--- Data lines ---
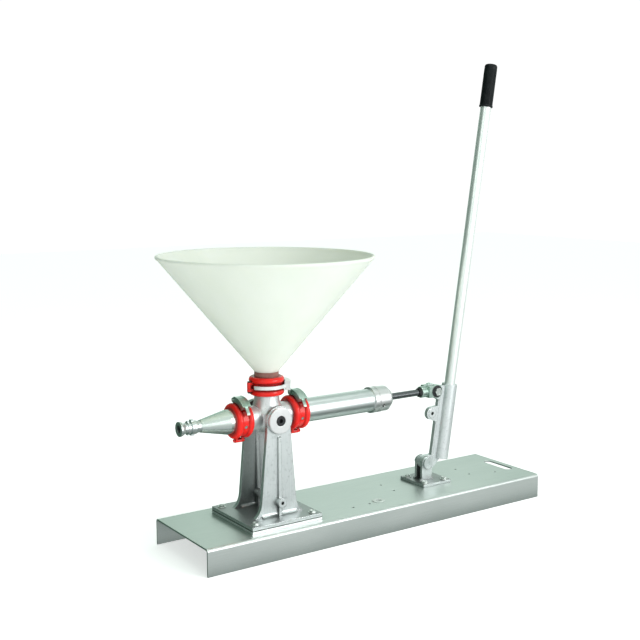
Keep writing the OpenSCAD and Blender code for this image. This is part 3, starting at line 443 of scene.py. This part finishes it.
# ---------------------------------------------------------------- hopper
# A cone moulded in thin natural polyethylene, milky and slightly see-through, on a neck
# of smoky plastic. Light soaks through the wall, and the grain is a faint matt bloom.

milk = Finish("natural_polyethylene", IOR=1.5, Subsurface_Weight=0.45, Subsurface_Scale=0.02,
              Subsurface_Radius=(1.0, 0.95, 0.8), Specular_IOR_Level=0.35)
flow = milk.noise(milk.place(stretch=(6, 6, 2)), 2.0, 4.0)
matt = milk.noise(milk.place(), 260.0, 3.0)
milk.wear(base=milk.blend(flow, (0.66, 0.70, 0.62), (0.74, 0.76, 0.71)),
          rough=0.36 + flow * 0.10,
          normal=milk.relief(matt, 0.0002, 0.2, rounding=0.0012))
milk.on("hopper")

low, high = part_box("hopper")
neck_r, neck_z = 0.029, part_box("hopper_neck")[1][2]
rim_r, rim_z = (high[0] - low[0]) / 2, high[2]
bore = 0.021
shell = spun([(bore, low[2]), (bore + 0.003, low[2]), (bore + 0.003, neck_z), (neck_r, neck_z),
              (neck_r + 0.001, neck_z + 0.0015), (rim_r - 0.0092, rim_z - 0.0145),
              (rim_r - 0.0052, rim_z - 0.0097), (rim_r - 0.0018, rim_z - 0.0074),
              (rim_r - 0.0004, rim_z - 0.0057), (rim_r, rim_z - 0.0037),
              (rim_r - 0.0006, rim_z - 0.0017), (rim_r - 0.0022, rim_z - 0.0004),
              (rim_r - 0.0042, rim_z), (rim_r - 0.0062, rim_z - 0.0006),
              (rim_r - 0.0079, rim_z - 0.0024), (rim_r - 0.0096, rim_z - 0.0058),
              (rim_r - 0.0135, rim_z - 0.0112), (bore + 0.0016, neck_z + 0.0045),
              (bore, neck_z + 0.001)], 192)
bmesh.ops.translate(shell, verts=shell.verts,
                    vec=((low[0] + high[0]) / 2, (low[1] + high[1]) / 2, 0))
hopper_shell = new_piece("hopper_shell", shell, milk, "pump")
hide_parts("hopper")

smoke = Finish("smoky_plastic", IOR=1.5)
fog = smoke.noise(smoke.place(), 40.0, 4.0)
smoke.wear(base=smoke.blend(fog, (0.17, 0.065, 0.052), (0.36, 0.17, 0.14)), rough=0.22 + fog * 0.15,
           normal=smoke.relief(fog, 0.0003, 0.2, rounding=0.001))
smoke.on("hopper_neck")

# ---------------------------------------------------------------- clamps
# Three quick couplings in ductile iron, dipped in thick glossy red enamel. The edges get
# a painted highlight, and painted shade darkens the valley between the two beads.

enamel = Finish("red_enamel", Coat_Roughness=0.08, Specular_IOR_Level=0.3)
peel = enamel.noise(enamel.place(), 320.0, 2.0)
depth = enamel.noise(enamel.place(), 55.0, 3.0)
# A painted highlight: the edges are painted a lighter red.
enamel_edge_highlight = enamel.edges(0.0022)
red = enamel.blend(depth, (0.62, 0.003, 0.002), (1.0, 0.012, 0.005))
red = enamel.blend(enamel_edge_highlight * 0.5, red, (0.98, 0.05, 0.03))
# Painted shade: the valley between the beads and other hollows are painted dark red.
enamel_clear_of_painted_shade = enamel.node("ShaderNodeAmbientOcclusion", {"samples": 6}, {"Distance": 0.018},
                   output=1).between(0.42, 0.98)
red = enamel.blend(enamel_clear_of_painted_shade, (0.16, 0.001, 0.001), red)
enamel.wear(base=red, rough=0.26 + depth * 0.14, coat=0.25 + depth * 0.3,
            normal=enamel.relief(peel * 0.6 + depth * 0.4, 0.0006, 0.35, rounding=0.0014))
enamel.on("outlet_clamp_fixed", "outlet_clamp_swing", "cylinder_clamp_fixed",
          "cylinder_clamp_swing", "hopper_clamp_fixed", "hopper_clamp_swing",
          "outlet_clamp_hinge_pin", "cylinder_clamp_hinge_pin")

# ---------------------------------------------------------------- rod and clevis
# The rod is steel with dark hard chrome, and the clevis is forged steel in the same green
# zinc as the toggles. The lever is an alloy casting. The pivot's round head is turned.

chrome = Finish("dark_chrome", Metallic=1.0)
draw = chrome.noise(chrome.place(stretch=(4, 300, 300)), 3.0, 3.0)
chrome.wear(base=chrome.blend(draw, (0.09, 0.095, 0.10), (0.26, 0.28, 0.29)),
            rough=0.16 + draw * 0.10)
chrome.on("piston_rod")

lever_cast = cast_finish("lever_casting_alloy", (0.84, 0.87, 0.88), (0.66, 0.71, 0.71), 560.0,
                         0.27, 0.014, metal=0.8)
lever_cast.on("lever_casting")
passive.on("rod_clevis")
satin_tube.on("pivot_bolt")

# A dark spring washer lies between the clevis and the head of its bolt.

low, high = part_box("clevis_bolt")
spring = spun([(0.0066, 0.0), (0.0154, 0.0), (0.0160, 0.0005), (0.0160, 0.0013), (0.0154, 0.0019),
               (0.0066, 0.0019)], 48)
bmesh.ops.rotate(spring, verts=spring.verts, cent=(0, 0, 0),
                 matrix=Matrix.Rotation(math.radians(90), 3, "X"))
bmesh.ops.translate(spring, verts=spring.verts,
                    vec=((low[0] + high[0]) / 2, low[1] + 0.008, (low[2] + high[2]) / 2))
new_piece("clevis_washer", spring, oxide, "rod")

# ---------------------------------------------------------------- handle
# The lever's handle is hot-dipped steel pipe, with the soft spangle of zinc, and a long
# push-on grip of black rubber with a rounded end.

lean = math.radians(8.5)
dipped = Finish("galvanised_pipe", Metallic=0.75)
spangle = dipped.node("ShaderNodeTexVoronoi", {"feature": "F1"},
                      {"Vector": dipped.place(turn=(0, -lean, 0), stretch=(1, 1, 0.35)),
                       "Scale": 110.0}, output=1)
run = dipped.noise(dipped.place(turn=(0, -lean, 0), stretch=(260, 260, 5)), 2.0, 3.0)
grey = dipped.blend(spangle, (0.84, 0.91, 0.88), (0.96, 0.98, 0.97))
dipped.wear(base=dipped.blend(run.between(0.4, 0.8) * 0.3, grey, (0.76, 0.84, 0.80)),
            rough=0.24 + run * 0.12,
            normal=dipped.relief(run, 0.0001, 0.25, rounding=0.0009))
dipped.on("handle_pipe")

grip_rubber = Finish("grip_rubber", Specular_IOR_Level=0.2)
sweat = grip_rubber.noise(grip_rubber.place(), 60.0, 4.0)
grip_rubber.wear(base=grip_rubber.blend(sweat.between(0.45, 0.8), (0.003, 0.005, 0.006),
                                        (0.010, 0.014, 0.015)),
                 rough=0.40 + sweat * 0.18,
                 normal=grip_rubber.relief(grip_rubber.noise(grip_rubber.place(), 800.0), 0.0002,
                                           0.25, rounding=0.0006))
outline = [(0.0141, 0.0), (0.0172, 0.0), (0.0179, 0.0007), (0.0179, 0.0042), (0.0172, 0.0052)]
rib_count, first_rib, rib_pitch = 32, 0.0064, 0.0029
for rib in range(rib_count):
    foot = first_rib + rib_pitch * rib
    outline += [(0.0164, foot), (0.0169, foot + 0.0006), (0.0169, foot + 0.0022),
                (0.0164, foot + 0.0028)]
outline += [(0.0166, 0.1004), (0.0166, 0.1054), (0.0158, 0.1084), (0.0138, 0.1107), (0.0110, 0.1118),
            (0.0004, 0.1120), (0.0004, 0.1093), (0.0141, 0.1093)]
sleeve = spun(outline, 64)
pivot, off_axis, grip_foot = (0.2195, 0, 0.117), 0.057, 0.946
bmesh.ops.translate(sleeve, verts=sleeve.verts, vec=(off_axis, 0, grip_foot))
bmesh.ops.rotate(sleeve, verts=sleeve.verts, cent=(0, 0, 0), matrix=Matrix.Rotation(lean, 3, "Y"))
bmesh.ops.translate(sleeve, verts=sleeve.verts, vec=pivot)
grip_sleeve = new_piece("grip_sleeve", sleeve, grip_rubber, "lever")
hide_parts("handle_grip")

# ---------------------------------------------------------------- floor
# A plain white sweep, matt, so that only a thin soft shadow lies under the base.

bm = bmesh.new()
bmesh.ops.create_grid(bm, x_segments=12, y_segments=12, size=9.0)
bmesh.ops.translate(bm, verts=bm.verts, vec=(0, 0, -0.0005))
ground = bpy.data.meshes.new("floor")
bm.to_mesh(ground)
bm.free()
floor = bpy.data.objects.new("floor", ground)
bpy.context.collection.objects.link(floor)
floor.visible_glossy = False
paper = Finish("white_sweep", Specular_IOR_Level=0.1, Emission_Color=(1.0, 1.0, 1.0),
               Emission_Strength=0.52)
tooth = paper.noise(paper.place(), 40.0, 2.0)
paper.wear(base=paper.blend(tooth, (0.90, 0.90, 0.90), (0.93, 0.93, 0.93)), rough=0.9 + tooth * 0.08)
ground.materials.append(paper.material)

--- Goal ---
Each line from the top of the material above through the line with "# of smoky plastic." must be echoed exactly, and no other line.

--- Result ---
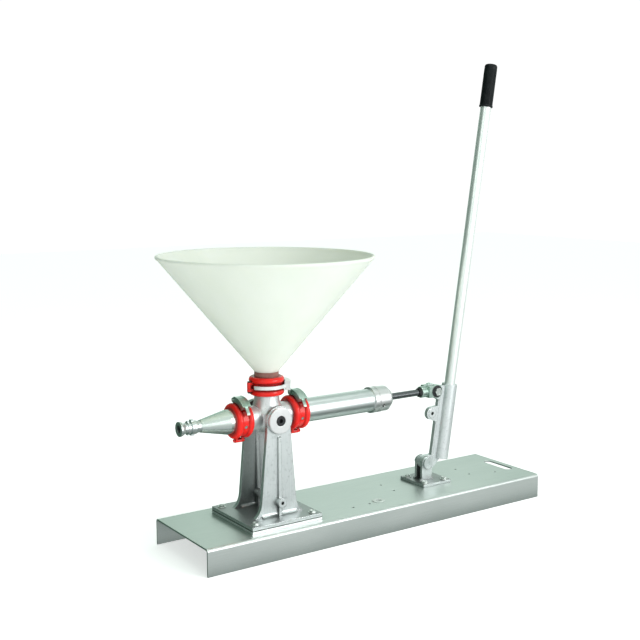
Keep writing the OpenSCAD and Blender code for this image. This is part 3, starting at line 443 of scene.py. This part finishes it.
# ---------------------------------------------------------------- hopper
# A cone moulded in thin natural polyethylene, milky and slightly see-through, on a neck
# of smoky plastic. Light soaks through the wall, and the grain is a faint matt bloom.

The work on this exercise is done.